La pubblicazione fotografa cosa è successo ai pazienti con infarto miocardico durante l’epidemia Covid in due tra le città più colpite nel mondo, Bergamo e Madrid, documentando una forte riduzione del numero di casi arrivati in ospedale (tra il 40 ed il 70%) , l’arrivo più tardivo, la maggiore estensione del danno cardiaco ed un maggior numero di complicanze. E proprio i sistemi sanitari di tutto il mondo, grazie anche a questa pubblicazione, sono stati messi in guardia sull’impatto che il coronavirus può avere sul complesso schema che regola l’emergenza-urgenza di tutte quelle malattie (infarto miocardico, ictus) in cui la sopravvivenza dipende dalla rapidità dell’intervento . «In un periodo di 40 giorni che va dal 23 febbraio alla fine di marzo l’ospedale Papa Giovanni ha ricoverato 1.407 pazienti con polmonite interstiziale - si legge nello studio -. Più di 400 hanno richiesto una ventilazione non invasiva e 150, invece, intubazione endotracheale. Durante il mese di marzo 2020 in provincia di Bergamo è stata rilevata una marcata riduzione di angioplastica coronarica per infarto al miocardio (-37%) e un aumento di presentazioni tardive (+25%) rispetto alla media di un anno fa. Insufficienza cardiaca, elevato carico di trombi coronarici e la non ripresa del flusso di sangue daostruzione del microcircolo sono stati più frequenti».

A cosa sono dovuti il netto calo degli interventi e l’aumento di ricoveri in ritardo? L’articolo spiega le difficoltà incontrate confrontandole con una corsa ad ostacoli. «Sì, i pazienti con infarto durante l’emergenza medica Covid hanno dovuto affrontare un percorso ad ostacoli – spiega il dottor Guagliumi –. Abbiamo scritto questo articolo proprio per spiegare tutti gli ostacoli possibili che hanno portato ad avere una riduzione importante di pazienti che si presentano in ospedale con infarto acuto e che invece non si sono presentati.

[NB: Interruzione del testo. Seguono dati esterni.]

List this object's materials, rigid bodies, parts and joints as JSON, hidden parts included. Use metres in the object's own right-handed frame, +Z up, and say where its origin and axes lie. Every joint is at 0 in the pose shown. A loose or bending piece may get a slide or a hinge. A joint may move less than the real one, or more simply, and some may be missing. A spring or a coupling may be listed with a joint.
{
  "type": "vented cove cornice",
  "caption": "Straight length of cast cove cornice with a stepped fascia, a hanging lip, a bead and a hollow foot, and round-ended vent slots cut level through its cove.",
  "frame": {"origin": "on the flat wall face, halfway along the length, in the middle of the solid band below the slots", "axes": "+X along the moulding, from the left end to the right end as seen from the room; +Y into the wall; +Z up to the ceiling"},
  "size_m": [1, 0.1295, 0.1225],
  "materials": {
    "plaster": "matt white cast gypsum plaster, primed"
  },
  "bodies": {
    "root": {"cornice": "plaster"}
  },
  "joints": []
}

È accaduto qui a Bergamo, a Madrid e in tutto il mondo». Per spiegare in modo semplice il salto ad ostacoli è stata realizzata un’infografica che evidenzia i ritardi causati dalla saturazione del sistema emergenza-urgenza e dalla paure del paziente. «Durante il picco dell’epidemia di Covid-19 le linee telefoniche del 112 erano più difficili da raggiungere. Tutte le ambulanze sono state impegnate per il trasporto salvavita dei pazienti con insufficienza respiratoria, in continuo, 24 ore su 24. A questi fattori va aggiunta la titubanza dei pazienti che non hanno chiamato i soccorsi perché avevano paura di ammalarsi in ospedale. Tutti gli ospedali ed alcune delle reti più efficienti nel mondo per il trattamento delle emergenze, la rete Lombarda e quella di Madrid, sono stati sconvolti da questa situazione. Le terapie intensive e nuovi reparti di assistenza respiratoria sono stati creati in pochissimo tempo per accogliere i pazienti Covid-19».

Le conseguenze di questa emergenza sono sintetizzate nei numeri dell’indagine sulla mortalità realizzata da L’Eco, presa in esame anche da Guagliumi su «Circulation». «Quei numeri drammatici (solo a marzo 5.500 decessi totali, sei volte rispetto allo scorso anno, ndr) raccontano di tutti i pazienti morti, non solo di chi è morto in ospedale. Molti sono morti a casa, sia di Covid-19, sia di altre patologie, in particolare cardiovascolari».

L’esperienza bergamasca e di Madrid dovrebbe servire per costruire gli anticorpi necessari a prevenire gli effetti devastanti di un’epidemia sul sistema sanitario. Una delle soluzioni potrebbe essere «la creazione di una linea d’emergenza telefonica ad hoc per chi accusa dolori al cuore, in modo tale da creare un canale preferenziale per l’intervento del 118 e percorsi diretti di accesso alla sala di emodinamica». Un suggerimento che è già stato adottato da alcuni ospedali nel mondo. «Uno degli obiettivi resta mettere in guardia le altre nazioni dagli effetti devastanti della malattia Covid sul trattamento di tutte le patologie, in particolare di quelle dipendenti dalle tempistiche di intervento, e di offrire soluzioni ai possibili ostacoli attraverso un programma preciso di interventi per aggirarli».